For I, the only one of the three of Dr. Gero's final creations who was without a soul, was once called Juunana.
Seventeen.
Despite my captor's reassurances, I bow my head and weep as an ambulance's siren begins to keen in the distance.
)) TRUNKS ((
I step out of the white piled hallway that leads to the stone walkway of my school just in time to see and hear a wailing ambulance speed away.
"Who was hurt?" The words flow unchecked from my lips. Marron and Goten glance at each other uneasily, and they both shrug.
"Some wacko who was trying to claw his brains out or something. He kept screaming
something that I couldn't quite catch," Goten says to me, his eyes dark with the horrible memory. "They took him to the hospital." I shrug also, but a strange unease presses down on my chest, making me have to catch my breath.
"Did you hear what he was yelling?" Marron shook her head, sending golden curls
everywhere.
"Some police officer had to pry his hands loose. He was bleeding all over the place," was
her soft reply, her face ashen from recalling the fact. Goten noticed the pale tone to his
friend's face, and quickly motions for me to get the car.

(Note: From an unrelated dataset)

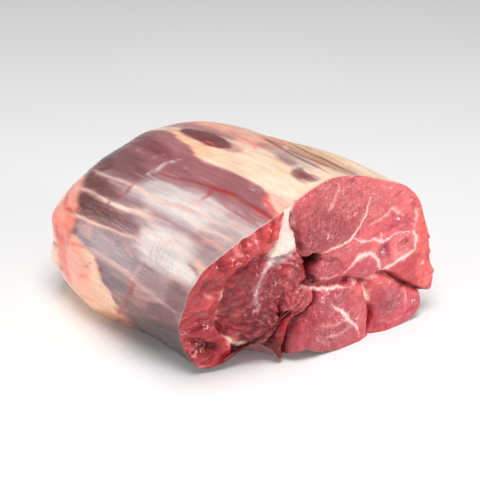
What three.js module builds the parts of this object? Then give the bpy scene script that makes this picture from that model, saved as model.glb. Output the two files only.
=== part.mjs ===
// A raw boneless beef shank: a short, thick roll of muscles in one skin of silvery membrane and fat, cut
// across at both ends. Every muscle is joined to its neighbours, so the shank is one solid.
//
// Millimetres. +X runs across the shank, +Y along its muscles, from the cut face at the front to the one at
// the back, and +Z up. The origin is under the middle of the shank, on the surface that it lies on.
//
// The shape is a box whose faces are drawn over the shank: the front and back faces become the cut ends, in
// relief, and the four others become the skin.
import * as THREE from "three";
import { mergeVertices } from "three/addons/utils/BufferGeometryUtils.js";

// The middle of the shank, as [x, y] in the numbers below: it becomes the origin.
const MIDDLE = [-9.5, -1.7];

// Number of facets across, along and up the box that the shank is drawn from.
const FACETS = { across: 48, along: 15, up: 34 };
const OUTLINE_STEPS = 150;

// The cut faces, as y over x. Both are skewed, and the front one falls back where the meat sags at the lower
// left. The back one is domed, and its relief is that of the front one times a share.
const FRONT = { y: -67.2, skew: Math.tan(THREE.MathUtils.degToRad(12)) };
const SAG = { back: 20, fromX: -20, overX: 50, fromZ: 80, overZ: 60 };
const BACK = { y: 62, skew: Math.tan(THREE.MathUtils.degToRad(14)), dome: 6, relief: 0.5 };

// Sections across the shank: each one's share of the way from the front cut to the back one, its centre, and
// its outline clockwise from the left, as [x, z]. The last one is the rim of the back cut.
const SECTIONS = [
  {
    share: 0, centre: [-8, 48],
    outline: [
      [-79, 62], [-75, 71], [-64, 78], [-50, 84], [-38, 88], [-27, 91], [-17, 97], [-7, 99.5], [8, 97],
      [24, 90], [38, 83], [47, 73], [52, 60], [56, 48], [58, 35], [61, 24], [61, 14], [55, 15], [54, 9],
      [49, 3], [36, 0], [5, 0], [-10, 3], [-20, 8], [-28, 6], [-34, 11], [-40, 14.5], [-44.5, 14], [-51, 8],
      [-57, 4], [-64, 5], [-71, 18], [-75, 32], [-77, 48],
    ],
  },
  {
    share: 0.25, centre: [-9, 49],
    outline: [
      [-80, 40], [-79, 60], [-69, 77], [-48, 90], [-22, 99], [8, 98], [34, 87], [51, 69], [60, 46], [57, 22],
      [46, 5], [30, 0], [0, -1], [-36, -1], [-54, 1], [-69, 12],
    ],
  },
  {
    share: 0.6, centre: [-12, 49],
    outline: [
      [-79, 40], [-78, 56], [-69, 72], [-51, 87], [-23, 98.5], [3, 97.5], [26, 86], [44, 66], [51, 44],
      [50, 22], [40, 5], [26, 0], [0, -1], [-36, -1], [-57, 0], [-71, 10],
    ],
  },
  {
    share: 1, centre: [-14, 40],
    outline: [
      [-59, 35], [-57, 46], [-48, 55], [-34, 60], [-12, 63], [10, 60], [27, 51], [35, 38], [34, 24],
      [27, 10], [13, 4], [-10, 3], [-34, 2], [-50, 4], [-59, 17],
    ],
  },
];

// The muscles in the cut, each with its outline as [x, z], which runs past the rim where it meets the rim.
// "set" is how far its face lies behind the cut plane, "drop" how far it falls at its edge, over the width
// "round", and "crown" how far its middle swells.
const MUSCLES = [
  {
    part: "upper", set: 0, drop: 3, round: 5, crown: 1.5,
    outline: [
      [-28, 86], [-24, 95], [-18, 102], [-6, 106], [12, 104], [31, 97], [46, 87], [58, 71], [63, 56],
      [64, 42], [67, 30], [67, 13], [54, 17], [45, 25], [35, 32], [27, 37], [22, 44], [16, 50], [8, 52.5],
      [-2, 54.5], [-12, 58], [-20, 62], [-23, 72], [-25, 79],
    ],
  },
  {
    part: "strips", set: 2.5, drop: 2.5, round: 4, crown: 1,
    outline: [
      [-14, 53], [-6, 53.5], [4, 51.5], [14, 49], [21, 43], [26, 37.5], [16, 36.5], [2, 39.5], [-8, 43],
      [-14, 47],
    ],
  },
  {
    part: "lower", set: 0.5, drop: 3, round: 5, crown: 2.5,
    outline: [
      [-15, 41], [-5, 38.5], [6, 36.5], [14, 33], [18.5, 27], [20.5, 18], [22, 10], [21, -6], [8, -8],
      [-6, -6], [-16, -2], [-25, 8], [-24, 20], [-21, 28], [-18, 35],
    ],
  },
  {
    part: "corner", set: 1, drop: 3, round: 5, crown: 2.5,
    outline: [
      [21, 35], [27, 36], [35, 30.5], [44, 23], [50, 19], [60, 14], [60, 1], [44, -7], [24, -7], [23.5, 3],
      [24, 11], [22, 20], [20, 29],
    ],
  },
  {
    part: "tongue", set: 4, drop: 2, round: 3, crown: 1,
    outline: [[-22, 30], [-25, 20], [-26, 9], [-28, 0], [-38, 8], [-32, 22], [-27, 29]],
  },
  {
    part: "knot", set: 1.5, drop: 3, round: 4, crown: 2,
    outline: [[-25, 44], [-18, 43.5], [-14, 39], [-17, 33], [-22, 30], [-27, 32], [-31, 37], [-29, 42]],
  },
  {
    part: "oval", set: 1, drop: 3, round: 6, crown: 3,
    outline: [
      [-45, 69], [-38, 65], [-30, 64.5], [-23, 68], [-20, 61], [-17, 54], [-17, 47], [-24, 45], [-30, 40],
      [-30, 32], [-29, 24], [-33, 16], [-42, 13], [-50, 17], [-54, 28], [-55, 40], [-56, 52], [-56, 61],
      [-51, 67],
    ],
  },
  {
    part: "band", set: 0, drop: 2.5, round: 5, crown: 1.5,
    outline: [
      [-30, 91], [-42, 95], [-58, 89], [-74, 80], [-86, 70], [-86, 52], [-82, 38], [-81, 22], [-74, 4],
      [-60, -4], [-50, 3], [-50, 15], [-54, 24], [-55.5, 40], [-57, 52], [-56.5, 62], [-51, 67.5],
      [-45, 69.5], [-38, 65.5], [-32, 71], [-30, 80],
    ],
  },
  {
    part: "fat", set: 1.5, drop: 2, round: 4, crown: 0.5,
    outline: [
      [-35, 98], [-25, 98], [-27, 83], [-24, 75], [-24, 68], [-32, 65], [-37, 66], [-32, 73], [-30, 82],
    ],
  },
];
const CREASE = { slope: 1.5, depth: 6 };
const BONE_GAP = { x: -15, z: 56, reach: 10, depth: 15 };
// The relief is averaged over this width, about that of a facet.
const SOFTEN = 3.6;

const MEAT = { color: 0xa8434a, roughness: 0.42, metalness: 0 };

const smooth = (t) => THREE.MathUtils.smoothstep(t, 0, 1);
const { lerp, clamp } = THREE.MathUtils;

// A closed smooth curve through the points, as a polygon.
function closedCurve(points) {
  const corners = points.map(([x, z]) => new THREE.Vector3(x, 0, z));
  return new THREE.CatmullRomCurve3(corners, true, "centripetal").getPoints(OUTLINE_STEPS);
}

// Distance from (x, z) to a polygon, negative inside it.
function signedDistance(polygon, x, z) {
  let nearest = Infinity;
  let inside = false;
  for (let i = 0, j = polygon.length - 1; i < polygon.length; j = i++) {
    const a = polygon[j];
    const b = polygon[i];
    const [ex, ez] = [b.x - a.x, b.z - a.z];
    const share = clamp(((x - a.x) * ex + (z - a.z) * ez) / (ex * ex + ez * ez || 1), 0, 1);
    nearest = Math.min(nearest, Math.hypot(x - a.x - share * ex, z - a.z - share * ez));
    if (a.z > z !== b.z > z && x < a.x + ((z - a.z) * ex) / ez) inside = !inside;
  }
  return inside ? -nearest : nearest;
}

// How far a polygon reaches from its centre in a direction given as [cos, sin].
function reach(polygon, [cx, cz], [dx, dz]) {
  let farthest = 0;
  for (let i = 0, j = polygon.length - 1; i < polygon.length; j = i++) {
    const [ax, az] = [polygon[j].x - cx, polygon[j].z - cz];
    const [bx, bz] = [polygon[i].x - cx, polygon[i].z - cz];
    const sideA = dx * az - dz * ax;
    const sideB = dx * bz - dz * bx;
    if (sideA > 0 === sideB > 0) continue;
    const share = sideA / (sideA - sideB);
    farthest = Math.max(farthest, dx * lerp(ax, bx, share) + dz * lerp(az, bz, share));
  }
  return farthest;
}

const sections = SECTIONS.map((section) => ({ ...section, curve: closedCurve(section.outline) }));
const frontRim = sections[0];
const backRim = sections[sections.length - 1];
const muscles = MUSCLES.map((muscle) => ({ ...muscle, curve: closedCurve(muscle.outline) }));

// The cut plane at the front, as y over (x, z).
function frontPlane(x, z) {
  const left = smooth((SAG.fromX - x) / SAG.overX);
  const low = smooth((SAG.fromZ - z) / SAG.overZ);
  return FRONT.y - FRONT.skew * x + SAG.back * left * low;
}

// How far the cut surface lies behind its plane at a point: the muscles are rounded pads with creases round
// them, and one hole goes in where the bone was.
function reliefAt(x, z) {
  const gap = Math.hypot(x - BONE_GAP.x, z - BONE_GAP.z) / BONE_GAP.reach;
  let recess = CREASE.depth;
  for (const { curve, set, drop, round, crown } of muscles) {
    const distance = signedDistance(curve, x, z);
    const edge = 1 - clamp(-distance / round, 0, 1);
    const swell = crown * clamp(-distance / (3 * round), 0, 1);
    recess = Math.min(recess, set + drop * edge * edge - swell + CREASE.slope * Math.max(distance, 0));
  }
  return lerp(BONE_GAP.depth, recess, smooth(gap));
}

function relief(x, z) {
  const [near, far] = [-SOFTEN / 2, SOFTEN / 2];
  const corners = [[near, near], [near, far], [far, near], [far, far], [0, 0]];
  return corners.reduce((sum, [dx, dz]) => sum + reliefAt(x + dx, z + dz), 0) / corners.length;
}

// The point [x, z] at a share of the way from a section's centre to its outline.
function inSection({ curve, centre }, direction, share) {
  const radius = share * reach(curve, centre, direction);
  return centre.map((c, i) => c + radius * direction[i]);
}

function frontPoint(direction, share) {
  const [x, z] = inSection(frontRim, direction, share);
  return new THREE.Vector3(x, frontPlane(x, z) + relief(x, z), z);
}

// The back cut shows the same muscles, on its smaller section and less deep.
function backPoint(direction, share) {
  const [x, z] = inSection(backRim, direction, share);
  const recess = BACK.relief * relief(...inSection(frontRim, direction, share));
  return new THREE.Vector3(x, BACK.y - BACK.skew * x + BACK.dome * (1 - share * share) - recess, z);
}

// The point of the skin at a share of the way from the front rim to the back one.
function skinPoint(direction, share) {
  const next = sections.findIndex((section) => section.share >= share);
  const [from, to] = [sections[next - 1], sections[next]];
  const way = (share - from.share) / (to.share - from.share);
  const eased = to === backRim ? 1 - Math.sqrt(1 - way * way) : smooth(way);
  const [start, end] = [inSection(from, direction, 1), inSection(to, direction, 1)];
  const y = lerp(frontPoint(direction, 1).y, backPoint(direction, 1).y, share);
  return new THREE.Vector3(lerp(start[0], end[0], eased), y, lerp(start[1], end[1], eased));
}

// The box's vertex (s, q, t), each from -1 to 1, moved to its place on the shank.
function place(s, q, t) {
  const square = Math.max(Math.abs(s), Math.abs(t));
  const length = Math.hypot(s, t) || 1;
  const direction = [s / length, t / length];
  let point;
  if (q <= -1) point = frontPoint(direction, square);
  else if (q >= 1) point = backPoint(direction, square);
  else point = skinPoint(direction, (q + 1) / 2);
  return new THREE.Vector3(point.x - MIDDLE[0], point.y - MIDDLE[1], Math.max(point.z, 0));
}

// Splits each cell of the box, given as the triangles a, b, d and b, c, d, along its shorter diagonal.
function splitCells(geometry) {
  const position = geometry.getAttribute("position");
  const corner = (i) => new THREE.Vector3().fromBufferAttribute(position, i);
  const index = [];
  for (let i = 0; i < geometry.index.count; i += 6) {
    const [a, b, d, , c] = geometry.index.array.slice(i, i + 6);
    const straight = corner(a).distanceTo(corner(c)) < corner(b).distanceTo(corner(d));
    index.push(...(straight ? [a, b, c, a, c, d] : [a, b, d, b, c, d]));
  }
  geometry.setIndex(index);
}

function shankGeometry() {
  const box = new THREE.BoxGeometry(2, 2, 2, FACETS.across, FACETS.along, FACETS.up);
  box.deleteAttribute("normal");
  box.deleteAttribute("uv");
  const geometry = mergeVertices(box);
  const position = geometry.getAttribute("position");
  for (let i = 0; i < position.count; i++) {
    const p = place(position.getX(i), position.getY(i), position.getZ(i));
    position.setXYZ(i, p.x, p.y, p.z);
  }
  splitCells(geometry);
  geometry.computeVertexNormals();
  return geometry;
}

const shank = new THREE.Mesh(shankGeometry(), new THREE.MeshStandardMaterial(MEAT));
shank.name = "shank";

const part = new THREE.Group();
part.add(shank);

export default part;
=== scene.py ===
import math

import bpy
import numpy as np
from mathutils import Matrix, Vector


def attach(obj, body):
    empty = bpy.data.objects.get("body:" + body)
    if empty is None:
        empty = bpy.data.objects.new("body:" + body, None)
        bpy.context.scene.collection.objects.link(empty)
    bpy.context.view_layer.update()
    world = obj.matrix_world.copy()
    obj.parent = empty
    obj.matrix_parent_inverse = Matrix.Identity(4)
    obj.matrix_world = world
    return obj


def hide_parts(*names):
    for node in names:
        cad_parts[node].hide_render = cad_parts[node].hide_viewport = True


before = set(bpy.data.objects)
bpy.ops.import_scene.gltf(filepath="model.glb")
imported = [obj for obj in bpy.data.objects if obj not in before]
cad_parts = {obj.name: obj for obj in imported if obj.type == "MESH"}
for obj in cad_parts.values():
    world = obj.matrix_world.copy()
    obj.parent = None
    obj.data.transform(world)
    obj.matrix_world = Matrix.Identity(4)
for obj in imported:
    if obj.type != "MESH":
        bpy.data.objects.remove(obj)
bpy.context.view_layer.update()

MM = 0.001
MIDDLE = np.array([-9.5, -1.7, 0.0])  # the middle of the shank in the numbers below: it becomes the origin

# ---------------------------------------------------------------- the form, nearly as in the solid

# Cells across and up a cut face, rows along the skin, and the share of its length that has fine rows. Behind
# that share every second cell round the shank is left out.
CELLS = {"across": 216, "up": 150, "fine_rows": 66, "coarse_rows": 14, "fine_share": 0.8}
ROW_CROWDING = 1.5  # above 1, rows crowd towards the front cut

FRONT = {"y": -67.2, "skew": math.tan(math.radians(12))}
SAG = {"back": 20, "from_x": -20, "over_x": 50, "from_z": 80, "over_z": 60}
BACK = {"y": 62, "skew": math.tan(math.radians(14)), "dome": 6, "relief": 0.5}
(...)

I obey, fairly flying over the burning black pavement. For some reason I feel a strange panic clawing its way up from my chest to my brain, coursing through my very veins. Trying to ignore the sensation, I turn on my car, and drive it to where Goten and Marron are waiting, arm in arm.
I smile as I park next to them, thinking not for the first time that I really should get those
two together. Their colorings are opposite as night and day, meaning they look perfect together.
Which leaves only me to figure out.
I leap from the car to help Goten as he leads a still pallid Marron to the car. As Marron buckles up in the backseat, I notice concerned looks her way, and smile reassuringly. She just needs to get home, away from the scene where some maniac just tried to kill himself.
Maniac.
The sudden rage that I feel at the word catches me by surprise, and I stumble while heading towards the front seat. My hands shoot out to catch me, but miss the door handle, instead gouging deep scratches down my beautiful crimson Jaguar. I freeze, unable to protect my face as I continue to fall. My car.
The car is colored crimson, the same color as blood.
"Trunks!" Goten cries in warning, but it was too late. My eyes focus on the black pavement a mere second before my head connects with it, accompanied by a loud crack.
A brief flash of agony pierces me through, and then there was only darkness and painlessness.